WRITTEN REQUEST. Using the material below, print the line that contains "const tools = holeTools();", the line that contains "before = set(bpy.data.objects)", and every line in between, exactly and nothing else.
◆ ◆ ◆
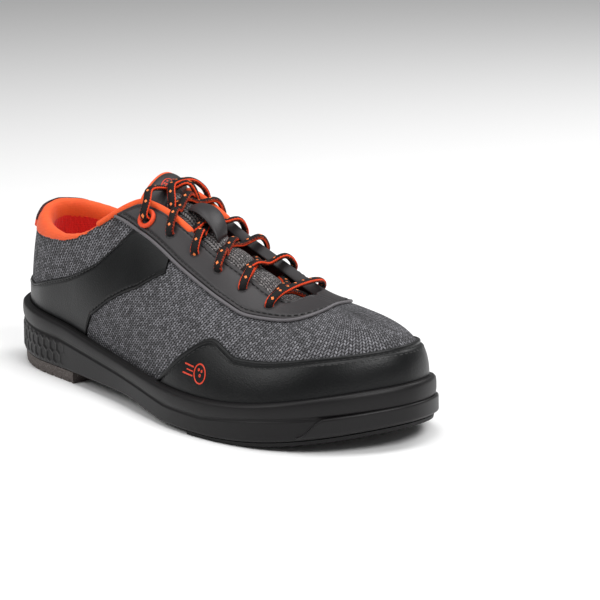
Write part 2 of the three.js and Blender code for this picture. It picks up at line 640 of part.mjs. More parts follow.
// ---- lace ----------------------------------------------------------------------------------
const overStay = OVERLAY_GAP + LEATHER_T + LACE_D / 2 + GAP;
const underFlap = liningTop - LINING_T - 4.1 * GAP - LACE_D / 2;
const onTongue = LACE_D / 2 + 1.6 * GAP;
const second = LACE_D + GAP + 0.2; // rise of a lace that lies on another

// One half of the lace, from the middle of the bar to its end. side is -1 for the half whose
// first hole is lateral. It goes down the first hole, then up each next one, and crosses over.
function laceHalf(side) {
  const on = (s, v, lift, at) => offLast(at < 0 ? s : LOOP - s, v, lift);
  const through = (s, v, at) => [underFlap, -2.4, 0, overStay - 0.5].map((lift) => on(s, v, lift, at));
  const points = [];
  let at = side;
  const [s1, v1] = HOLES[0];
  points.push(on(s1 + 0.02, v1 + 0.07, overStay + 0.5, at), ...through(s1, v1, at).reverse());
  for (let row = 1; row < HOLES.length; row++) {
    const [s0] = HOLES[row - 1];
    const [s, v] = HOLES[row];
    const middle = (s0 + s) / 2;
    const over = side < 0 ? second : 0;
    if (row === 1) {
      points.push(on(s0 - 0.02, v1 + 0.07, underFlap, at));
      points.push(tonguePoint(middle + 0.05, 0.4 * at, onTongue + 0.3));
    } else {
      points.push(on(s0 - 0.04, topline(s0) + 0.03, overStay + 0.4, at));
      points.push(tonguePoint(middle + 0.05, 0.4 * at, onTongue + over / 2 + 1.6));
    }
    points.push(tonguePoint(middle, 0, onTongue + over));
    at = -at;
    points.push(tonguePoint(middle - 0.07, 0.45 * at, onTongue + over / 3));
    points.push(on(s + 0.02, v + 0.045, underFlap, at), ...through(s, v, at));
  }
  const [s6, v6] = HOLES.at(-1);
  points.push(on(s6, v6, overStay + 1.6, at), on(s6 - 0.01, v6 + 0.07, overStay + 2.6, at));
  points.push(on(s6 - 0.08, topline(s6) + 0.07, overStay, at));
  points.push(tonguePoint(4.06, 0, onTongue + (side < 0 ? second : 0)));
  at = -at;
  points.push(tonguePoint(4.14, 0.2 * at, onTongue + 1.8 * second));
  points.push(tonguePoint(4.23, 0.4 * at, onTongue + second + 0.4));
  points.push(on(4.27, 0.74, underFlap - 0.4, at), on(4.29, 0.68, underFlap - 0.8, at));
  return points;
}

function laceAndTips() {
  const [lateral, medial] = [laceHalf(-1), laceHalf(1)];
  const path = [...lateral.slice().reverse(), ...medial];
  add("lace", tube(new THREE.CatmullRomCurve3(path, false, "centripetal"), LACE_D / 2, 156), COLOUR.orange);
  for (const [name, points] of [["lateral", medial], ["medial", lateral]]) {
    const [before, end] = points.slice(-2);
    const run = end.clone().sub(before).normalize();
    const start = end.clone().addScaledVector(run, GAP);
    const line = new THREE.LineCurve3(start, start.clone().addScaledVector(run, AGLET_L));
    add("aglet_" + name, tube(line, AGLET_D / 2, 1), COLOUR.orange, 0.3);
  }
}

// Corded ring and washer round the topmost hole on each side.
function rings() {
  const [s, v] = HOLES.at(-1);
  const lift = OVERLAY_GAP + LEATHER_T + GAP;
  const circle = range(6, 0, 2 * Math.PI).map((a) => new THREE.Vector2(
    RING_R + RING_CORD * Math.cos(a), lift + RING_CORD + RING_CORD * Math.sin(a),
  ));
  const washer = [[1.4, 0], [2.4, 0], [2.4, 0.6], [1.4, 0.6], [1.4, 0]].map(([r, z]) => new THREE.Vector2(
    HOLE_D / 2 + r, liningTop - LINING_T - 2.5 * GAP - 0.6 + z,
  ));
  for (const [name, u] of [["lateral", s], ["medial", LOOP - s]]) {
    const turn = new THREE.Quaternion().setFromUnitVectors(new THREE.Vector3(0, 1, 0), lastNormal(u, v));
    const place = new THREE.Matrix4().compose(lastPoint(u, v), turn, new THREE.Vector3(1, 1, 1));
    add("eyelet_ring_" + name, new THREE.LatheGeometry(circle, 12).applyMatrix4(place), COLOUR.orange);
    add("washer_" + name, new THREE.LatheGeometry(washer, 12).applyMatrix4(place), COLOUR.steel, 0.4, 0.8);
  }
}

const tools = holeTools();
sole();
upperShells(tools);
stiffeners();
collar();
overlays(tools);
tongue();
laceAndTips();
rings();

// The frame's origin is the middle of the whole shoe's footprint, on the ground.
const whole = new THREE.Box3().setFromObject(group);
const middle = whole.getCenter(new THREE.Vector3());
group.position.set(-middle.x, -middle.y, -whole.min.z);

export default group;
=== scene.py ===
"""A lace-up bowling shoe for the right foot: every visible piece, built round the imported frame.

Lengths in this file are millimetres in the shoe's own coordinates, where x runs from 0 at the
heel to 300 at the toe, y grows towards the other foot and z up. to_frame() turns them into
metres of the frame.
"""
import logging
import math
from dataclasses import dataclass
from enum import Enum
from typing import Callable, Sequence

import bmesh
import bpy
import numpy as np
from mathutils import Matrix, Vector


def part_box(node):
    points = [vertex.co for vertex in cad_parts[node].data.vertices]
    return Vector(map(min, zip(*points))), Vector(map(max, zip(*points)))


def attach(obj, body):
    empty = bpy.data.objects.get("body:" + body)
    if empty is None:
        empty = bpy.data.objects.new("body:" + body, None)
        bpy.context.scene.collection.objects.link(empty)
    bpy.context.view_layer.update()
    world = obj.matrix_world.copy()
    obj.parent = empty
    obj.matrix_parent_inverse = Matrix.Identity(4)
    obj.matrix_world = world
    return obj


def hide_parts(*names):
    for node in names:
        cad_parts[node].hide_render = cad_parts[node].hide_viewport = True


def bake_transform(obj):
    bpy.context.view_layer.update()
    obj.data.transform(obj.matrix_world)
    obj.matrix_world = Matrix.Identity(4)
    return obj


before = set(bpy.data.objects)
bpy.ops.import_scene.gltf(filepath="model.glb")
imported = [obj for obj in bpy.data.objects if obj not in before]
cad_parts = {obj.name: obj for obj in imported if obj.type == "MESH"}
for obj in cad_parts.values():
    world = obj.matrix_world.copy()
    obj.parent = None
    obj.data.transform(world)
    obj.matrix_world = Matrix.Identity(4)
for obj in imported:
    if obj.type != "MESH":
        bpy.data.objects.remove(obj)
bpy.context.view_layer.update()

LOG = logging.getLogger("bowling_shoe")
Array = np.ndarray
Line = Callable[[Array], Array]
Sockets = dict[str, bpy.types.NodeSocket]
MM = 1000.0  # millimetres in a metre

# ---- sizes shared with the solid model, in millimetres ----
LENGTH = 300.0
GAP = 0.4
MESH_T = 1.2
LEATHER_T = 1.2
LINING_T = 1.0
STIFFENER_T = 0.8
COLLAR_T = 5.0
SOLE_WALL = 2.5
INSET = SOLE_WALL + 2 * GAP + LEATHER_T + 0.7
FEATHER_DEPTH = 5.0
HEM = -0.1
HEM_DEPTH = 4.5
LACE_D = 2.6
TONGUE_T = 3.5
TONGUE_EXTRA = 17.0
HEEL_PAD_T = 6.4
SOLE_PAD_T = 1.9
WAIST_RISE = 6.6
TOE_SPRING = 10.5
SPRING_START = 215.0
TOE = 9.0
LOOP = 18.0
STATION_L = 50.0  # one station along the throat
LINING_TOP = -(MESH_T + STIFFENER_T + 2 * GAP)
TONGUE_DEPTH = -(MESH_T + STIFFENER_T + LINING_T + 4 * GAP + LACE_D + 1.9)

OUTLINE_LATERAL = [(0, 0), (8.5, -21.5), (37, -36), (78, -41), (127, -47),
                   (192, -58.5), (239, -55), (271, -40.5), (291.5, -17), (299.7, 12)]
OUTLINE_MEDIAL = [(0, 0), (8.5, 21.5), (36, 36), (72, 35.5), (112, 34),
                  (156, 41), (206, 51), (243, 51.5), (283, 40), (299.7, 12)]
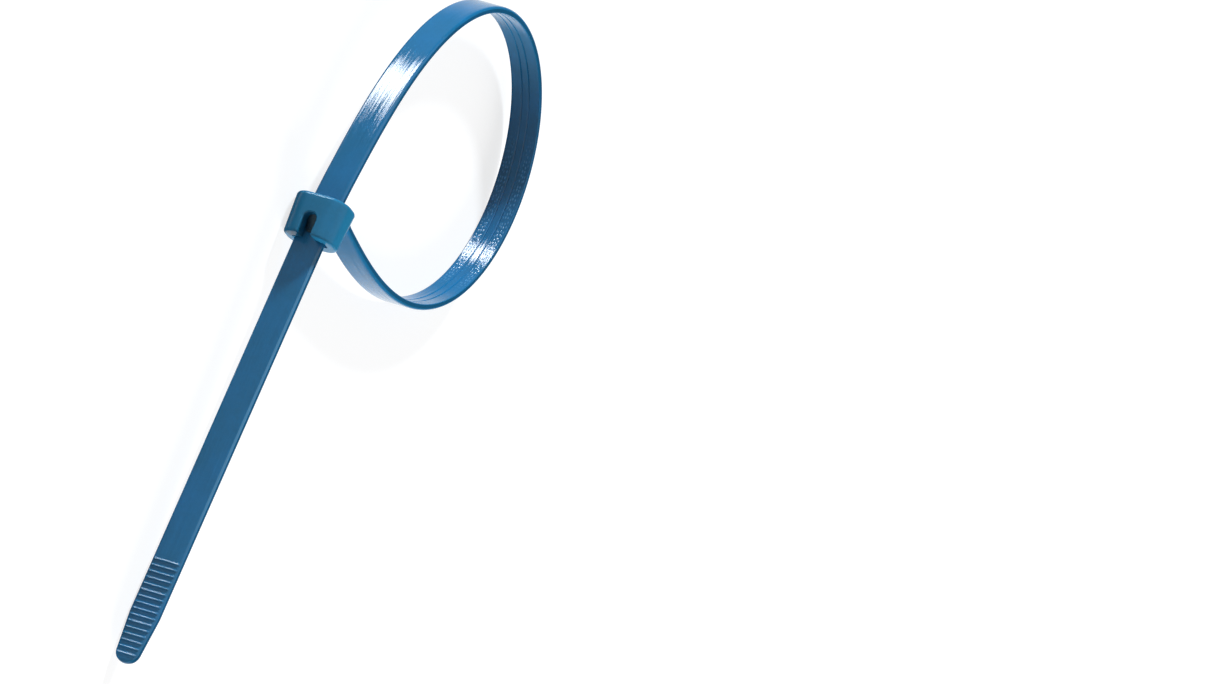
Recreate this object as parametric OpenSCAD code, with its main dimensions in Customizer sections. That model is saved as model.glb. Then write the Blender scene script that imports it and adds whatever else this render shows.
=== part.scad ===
◆ ◆ ◆
CORRECT RESULT.
const tools = holeTools();
sole();
upperShells(tools);
stiffeners();
collar();
overlays(tools);
tongue();
laceAndTips();
rings();

// The frame's origin is the middle of the whole shoe's footprint, on the ground.
const whole = new THREE.Box3().setFromObject(group);
const middle = whole.getCenter(new THREE.Vector3());
group.position.set(-middle.x, -middle.y, -whole.min.z);

export default group;
=== scene.py ===
"""A lace-up bowling shoe for the right foot: every visible piece, built round the imported frame.

Lengths in this file are millimetres in the shoe's own coordinates, where x runs from 0 at the
heel to 300 at the toe, y grows towards the other foot and z up. to_frame() turns them into
metres of the frame.
"""
import logging
import math
from dataclasses import dataclass
from enum import Enum
from typing import Callable, Sequence

import bmesh
import bpy
import numpy as np
from mathutils import Matrix, Vector


def part_box(node):
    points = [vertex.co for vertex in cad_parts[node].data.vertices]
    return Vector(map(min, zip(*points))), Vector(map(max, zip(*points)))


def attach(obj, body):
    empty = bpy.data.objects.get("body:" + body)
    if empty is None:
        empty = bpy.data.objects.new("body:" + body, None)
        bpy.context.scene.collection.objects.link(empty)
    bpy.context.view_layer.update()
    world = obj.matrix_world.copy()
    obj.parent = empty
    obj.matrix_parent_inverse = Matrix.Identity(4)
    obj.matrix_world = world
    return obj


def hide_parts(*names):
    for node in names:
        cad_parts[node].hide_render = cad_parts[node].hide_viewport = True


def bake_transform(obj):
    bpy.context.view_layer.update()
    obj.data.transform(obj.matrix_world)
    obj.matrix_world = Matrix.Identity(4)
    return obj


before = set(bpy.data.objects)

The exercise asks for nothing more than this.